▸ **TASK DESCRIPTION**: Beneath this instruction is a block of data; output from it exactly the lines that run from the one containing "nodes = tile_rows()" through the one containing "if obj.type not", inclusive.

CAD and scene scripts
-*-
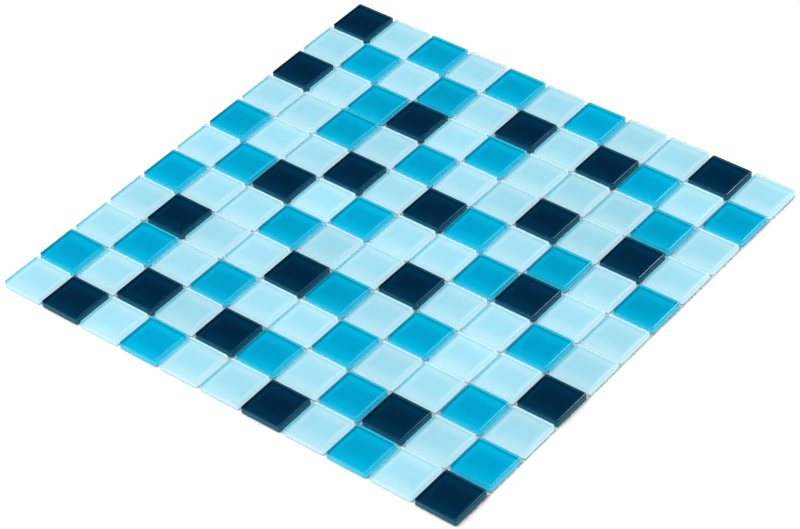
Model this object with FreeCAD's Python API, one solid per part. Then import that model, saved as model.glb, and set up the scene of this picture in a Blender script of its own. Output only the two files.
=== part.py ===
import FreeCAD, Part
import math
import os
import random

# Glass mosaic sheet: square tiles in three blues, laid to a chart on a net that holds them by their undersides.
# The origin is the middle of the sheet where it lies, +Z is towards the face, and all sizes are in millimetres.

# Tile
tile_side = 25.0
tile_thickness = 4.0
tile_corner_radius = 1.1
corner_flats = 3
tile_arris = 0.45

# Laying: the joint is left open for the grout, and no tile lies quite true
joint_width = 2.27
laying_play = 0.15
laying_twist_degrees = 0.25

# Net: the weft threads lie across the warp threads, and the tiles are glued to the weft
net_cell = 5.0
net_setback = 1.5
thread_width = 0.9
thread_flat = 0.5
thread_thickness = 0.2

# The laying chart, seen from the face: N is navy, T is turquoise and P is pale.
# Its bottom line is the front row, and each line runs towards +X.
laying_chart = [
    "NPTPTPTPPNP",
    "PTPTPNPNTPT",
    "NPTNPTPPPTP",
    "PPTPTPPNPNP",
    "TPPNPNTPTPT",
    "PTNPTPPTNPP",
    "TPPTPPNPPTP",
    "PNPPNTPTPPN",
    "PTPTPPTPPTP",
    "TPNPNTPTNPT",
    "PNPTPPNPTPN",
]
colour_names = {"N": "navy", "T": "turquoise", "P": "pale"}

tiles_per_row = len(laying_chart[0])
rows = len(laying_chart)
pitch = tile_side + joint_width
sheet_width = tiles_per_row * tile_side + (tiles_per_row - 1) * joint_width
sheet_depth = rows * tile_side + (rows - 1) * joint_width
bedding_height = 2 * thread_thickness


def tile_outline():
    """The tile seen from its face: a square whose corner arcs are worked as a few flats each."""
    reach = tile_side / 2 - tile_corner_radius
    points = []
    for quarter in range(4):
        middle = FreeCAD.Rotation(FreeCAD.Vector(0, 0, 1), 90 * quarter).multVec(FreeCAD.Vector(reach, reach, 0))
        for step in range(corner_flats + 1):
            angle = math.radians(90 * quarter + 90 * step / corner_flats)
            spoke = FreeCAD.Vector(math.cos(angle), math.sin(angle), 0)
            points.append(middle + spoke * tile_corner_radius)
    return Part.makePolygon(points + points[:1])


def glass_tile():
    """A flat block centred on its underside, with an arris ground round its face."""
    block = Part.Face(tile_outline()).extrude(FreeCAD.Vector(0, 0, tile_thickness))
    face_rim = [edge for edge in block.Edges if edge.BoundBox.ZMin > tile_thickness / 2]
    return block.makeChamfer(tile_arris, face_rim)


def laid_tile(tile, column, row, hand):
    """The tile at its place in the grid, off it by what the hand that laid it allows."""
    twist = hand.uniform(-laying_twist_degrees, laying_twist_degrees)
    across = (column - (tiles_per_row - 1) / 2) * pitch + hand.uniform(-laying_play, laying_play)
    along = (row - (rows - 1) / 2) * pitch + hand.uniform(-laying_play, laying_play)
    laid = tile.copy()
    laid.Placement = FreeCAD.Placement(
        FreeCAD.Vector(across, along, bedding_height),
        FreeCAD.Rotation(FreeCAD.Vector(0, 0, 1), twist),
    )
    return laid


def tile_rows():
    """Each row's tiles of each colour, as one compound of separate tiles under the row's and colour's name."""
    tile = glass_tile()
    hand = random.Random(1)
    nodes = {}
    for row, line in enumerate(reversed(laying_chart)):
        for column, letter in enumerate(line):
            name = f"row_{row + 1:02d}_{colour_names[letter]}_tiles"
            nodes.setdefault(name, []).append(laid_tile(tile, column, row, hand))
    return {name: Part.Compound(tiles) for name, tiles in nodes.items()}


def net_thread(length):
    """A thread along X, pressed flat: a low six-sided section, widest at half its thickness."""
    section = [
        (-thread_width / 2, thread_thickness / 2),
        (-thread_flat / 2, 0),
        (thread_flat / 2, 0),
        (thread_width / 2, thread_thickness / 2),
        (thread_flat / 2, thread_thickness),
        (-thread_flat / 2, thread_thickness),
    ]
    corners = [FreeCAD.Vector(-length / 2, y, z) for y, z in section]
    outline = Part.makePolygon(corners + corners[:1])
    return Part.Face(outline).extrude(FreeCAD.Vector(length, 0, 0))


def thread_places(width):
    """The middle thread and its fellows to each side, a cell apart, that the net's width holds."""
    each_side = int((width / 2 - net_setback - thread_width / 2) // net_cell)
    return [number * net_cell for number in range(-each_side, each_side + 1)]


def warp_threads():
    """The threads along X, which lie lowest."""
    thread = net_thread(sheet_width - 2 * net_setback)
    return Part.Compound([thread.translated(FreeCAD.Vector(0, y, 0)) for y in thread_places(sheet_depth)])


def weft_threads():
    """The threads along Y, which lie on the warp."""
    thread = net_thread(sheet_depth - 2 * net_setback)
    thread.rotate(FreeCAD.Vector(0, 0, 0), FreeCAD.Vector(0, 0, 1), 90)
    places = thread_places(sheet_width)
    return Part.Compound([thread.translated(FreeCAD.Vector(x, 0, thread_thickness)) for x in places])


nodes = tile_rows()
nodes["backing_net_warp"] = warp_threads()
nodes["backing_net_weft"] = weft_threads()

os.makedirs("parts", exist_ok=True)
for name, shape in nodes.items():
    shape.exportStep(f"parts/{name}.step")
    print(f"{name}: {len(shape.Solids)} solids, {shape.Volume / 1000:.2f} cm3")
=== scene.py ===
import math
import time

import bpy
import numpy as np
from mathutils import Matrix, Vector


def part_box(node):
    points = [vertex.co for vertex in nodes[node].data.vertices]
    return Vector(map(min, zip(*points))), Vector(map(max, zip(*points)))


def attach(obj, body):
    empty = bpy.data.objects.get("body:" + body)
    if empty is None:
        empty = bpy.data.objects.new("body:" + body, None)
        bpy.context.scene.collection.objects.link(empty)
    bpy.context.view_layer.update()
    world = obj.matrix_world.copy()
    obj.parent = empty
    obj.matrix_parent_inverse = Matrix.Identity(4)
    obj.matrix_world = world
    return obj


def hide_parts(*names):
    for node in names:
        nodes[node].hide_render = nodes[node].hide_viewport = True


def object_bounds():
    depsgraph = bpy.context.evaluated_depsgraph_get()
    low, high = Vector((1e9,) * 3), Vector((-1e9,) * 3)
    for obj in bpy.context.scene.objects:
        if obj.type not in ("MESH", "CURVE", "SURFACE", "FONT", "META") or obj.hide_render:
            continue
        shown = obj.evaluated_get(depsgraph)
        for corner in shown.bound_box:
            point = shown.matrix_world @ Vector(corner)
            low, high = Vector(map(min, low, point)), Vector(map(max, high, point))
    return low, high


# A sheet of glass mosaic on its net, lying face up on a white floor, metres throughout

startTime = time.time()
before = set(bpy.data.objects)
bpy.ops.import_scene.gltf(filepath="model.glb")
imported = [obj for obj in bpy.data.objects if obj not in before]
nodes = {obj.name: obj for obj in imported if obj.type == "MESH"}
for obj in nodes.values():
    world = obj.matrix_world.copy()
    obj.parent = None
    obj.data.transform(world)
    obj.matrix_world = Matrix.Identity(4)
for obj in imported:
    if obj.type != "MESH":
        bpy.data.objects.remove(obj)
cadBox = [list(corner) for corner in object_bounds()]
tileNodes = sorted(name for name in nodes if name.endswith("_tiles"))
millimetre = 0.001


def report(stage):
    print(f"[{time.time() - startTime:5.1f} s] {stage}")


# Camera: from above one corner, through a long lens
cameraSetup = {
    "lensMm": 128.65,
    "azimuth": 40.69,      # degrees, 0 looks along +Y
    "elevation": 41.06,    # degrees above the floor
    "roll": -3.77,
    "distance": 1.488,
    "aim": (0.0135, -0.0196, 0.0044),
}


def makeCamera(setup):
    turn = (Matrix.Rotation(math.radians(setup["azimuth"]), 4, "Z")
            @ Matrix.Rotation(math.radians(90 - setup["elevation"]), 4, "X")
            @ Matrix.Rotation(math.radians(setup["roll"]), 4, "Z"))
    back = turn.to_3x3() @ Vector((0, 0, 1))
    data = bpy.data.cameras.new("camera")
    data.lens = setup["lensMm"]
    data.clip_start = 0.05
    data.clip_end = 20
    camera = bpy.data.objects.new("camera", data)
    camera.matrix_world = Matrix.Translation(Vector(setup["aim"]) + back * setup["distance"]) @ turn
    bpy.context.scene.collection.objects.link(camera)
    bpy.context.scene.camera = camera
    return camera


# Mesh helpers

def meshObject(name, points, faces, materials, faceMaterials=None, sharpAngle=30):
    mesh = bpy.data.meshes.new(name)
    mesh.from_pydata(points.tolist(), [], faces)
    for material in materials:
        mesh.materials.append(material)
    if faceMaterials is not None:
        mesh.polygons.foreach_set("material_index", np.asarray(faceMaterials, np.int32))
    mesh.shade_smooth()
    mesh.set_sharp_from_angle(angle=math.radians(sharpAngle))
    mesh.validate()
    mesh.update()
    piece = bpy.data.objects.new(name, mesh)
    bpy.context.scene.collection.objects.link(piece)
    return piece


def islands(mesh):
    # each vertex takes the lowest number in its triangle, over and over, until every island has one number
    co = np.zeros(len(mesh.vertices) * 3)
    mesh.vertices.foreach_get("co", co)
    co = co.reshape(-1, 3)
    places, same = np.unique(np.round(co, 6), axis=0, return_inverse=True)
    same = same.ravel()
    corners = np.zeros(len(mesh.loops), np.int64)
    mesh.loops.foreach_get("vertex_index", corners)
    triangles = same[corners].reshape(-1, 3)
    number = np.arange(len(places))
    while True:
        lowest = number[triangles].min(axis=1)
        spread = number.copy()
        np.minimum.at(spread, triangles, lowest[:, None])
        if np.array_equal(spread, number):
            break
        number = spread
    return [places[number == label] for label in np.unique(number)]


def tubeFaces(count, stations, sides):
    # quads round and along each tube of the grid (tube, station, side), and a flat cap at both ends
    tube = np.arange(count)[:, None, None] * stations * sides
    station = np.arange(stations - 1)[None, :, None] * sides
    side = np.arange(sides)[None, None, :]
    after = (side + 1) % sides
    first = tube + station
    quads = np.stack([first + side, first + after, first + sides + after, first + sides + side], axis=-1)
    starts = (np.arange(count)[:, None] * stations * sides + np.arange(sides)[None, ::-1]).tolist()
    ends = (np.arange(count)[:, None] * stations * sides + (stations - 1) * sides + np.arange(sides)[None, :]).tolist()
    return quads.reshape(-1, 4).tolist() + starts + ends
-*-
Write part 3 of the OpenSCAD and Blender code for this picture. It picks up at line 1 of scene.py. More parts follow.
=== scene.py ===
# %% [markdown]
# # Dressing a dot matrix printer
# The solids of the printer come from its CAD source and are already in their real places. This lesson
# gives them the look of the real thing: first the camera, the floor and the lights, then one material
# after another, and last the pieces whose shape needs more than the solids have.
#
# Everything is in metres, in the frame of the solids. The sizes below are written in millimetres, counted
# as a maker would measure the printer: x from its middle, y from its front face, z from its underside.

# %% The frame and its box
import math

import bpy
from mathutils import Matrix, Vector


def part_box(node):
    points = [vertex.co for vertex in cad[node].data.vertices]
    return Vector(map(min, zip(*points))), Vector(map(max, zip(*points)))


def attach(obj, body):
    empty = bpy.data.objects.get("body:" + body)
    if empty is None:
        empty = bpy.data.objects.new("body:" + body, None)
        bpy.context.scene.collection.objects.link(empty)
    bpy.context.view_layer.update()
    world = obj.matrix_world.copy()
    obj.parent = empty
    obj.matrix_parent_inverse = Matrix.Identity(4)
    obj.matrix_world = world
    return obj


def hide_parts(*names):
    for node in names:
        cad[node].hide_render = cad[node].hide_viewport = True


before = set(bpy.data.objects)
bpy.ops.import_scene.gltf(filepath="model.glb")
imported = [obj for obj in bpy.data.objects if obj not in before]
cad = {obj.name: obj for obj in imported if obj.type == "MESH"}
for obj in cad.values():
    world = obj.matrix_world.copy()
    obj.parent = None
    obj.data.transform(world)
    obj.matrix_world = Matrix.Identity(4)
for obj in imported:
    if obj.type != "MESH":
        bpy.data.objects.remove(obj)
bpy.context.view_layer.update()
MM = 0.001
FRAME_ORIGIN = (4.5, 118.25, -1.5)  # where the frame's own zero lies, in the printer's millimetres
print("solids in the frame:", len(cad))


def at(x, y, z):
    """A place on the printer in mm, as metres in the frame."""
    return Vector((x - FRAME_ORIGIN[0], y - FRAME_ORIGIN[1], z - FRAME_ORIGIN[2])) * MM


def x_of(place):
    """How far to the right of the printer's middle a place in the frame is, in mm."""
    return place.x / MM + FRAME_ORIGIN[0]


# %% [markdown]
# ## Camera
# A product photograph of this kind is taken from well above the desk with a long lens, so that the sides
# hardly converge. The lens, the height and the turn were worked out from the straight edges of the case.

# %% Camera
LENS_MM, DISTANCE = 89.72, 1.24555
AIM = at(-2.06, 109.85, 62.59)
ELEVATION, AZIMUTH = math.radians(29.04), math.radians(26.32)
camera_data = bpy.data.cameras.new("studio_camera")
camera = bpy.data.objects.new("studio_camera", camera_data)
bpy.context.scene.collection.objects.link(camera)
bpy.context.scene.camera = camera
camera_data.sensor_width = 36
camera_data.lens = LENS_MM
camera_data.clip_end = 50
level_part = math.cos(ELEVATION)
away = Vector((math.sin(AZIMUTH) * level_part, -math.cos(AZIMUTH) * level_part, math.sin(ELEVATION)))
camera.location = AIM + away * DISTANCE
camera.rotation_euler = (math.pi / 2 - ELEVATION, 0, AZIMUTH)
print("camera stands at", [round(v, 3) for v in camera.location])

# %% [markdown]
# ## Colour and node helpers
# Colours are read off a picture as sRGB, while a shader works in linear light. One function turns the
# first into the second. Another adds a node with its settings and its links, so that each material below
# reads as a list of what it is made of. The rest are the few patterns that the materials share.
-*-
▸ **WRITTEN SOLUTION**:
nodes = tile_rows()
nodes["backing_net_warp"] = warp_threads()
nodes["backing_net_weft"] = weft_threads()

os.makedirs("parts", exist_ok=True)
for name, shape in nodes.items():
    shape.exportStep(f"parts/{name}.step")
    print(f"{name}: {len(shape.Solids)} solids, {shape.Volume / 1000:.2f} cm3")
=== scene.py ===
import math
import time

import bpy
import numpy as np
from mathutils import Matrix, Vector


def part_box(node):
    points = [vertex.co for vertex in nodes[node].data.vertices]
    return Vector(map(min, zip(*points))), Vector(map(max, zip(*points)))


def attach(obj, body):
    empty = bpy.data.objects.get("body:" + body)
    if empty is None:
        empty = bpy.data.objects.new("body:" + body, None)
        bpy.context.scene.collection.objects.link(empty)
    bpy.context.view_layer.update()
    world = obj.matrix_world.copy()
    obj.parent = empty
    obj.matrix_parent_inverse = Matrix.Identity(4)
    obj.matrix_world = world
    return obj


def hide_parts(*names):
    for node in names:
        nodes[node].hide_render = nodes[node].hide_viewport = True


def object_bounds():
    depsgraph = bpy.context.evaluated_depsgraph_get()
    low, high = Vector((1e9,) * 3), Vector((-1e9,) * 3)
    for obj in bpy.context.scene.objects:
        if obj.type not in ("MESH", "CURVE", "SURFACE", "FONT", "META") or obj.hide_render:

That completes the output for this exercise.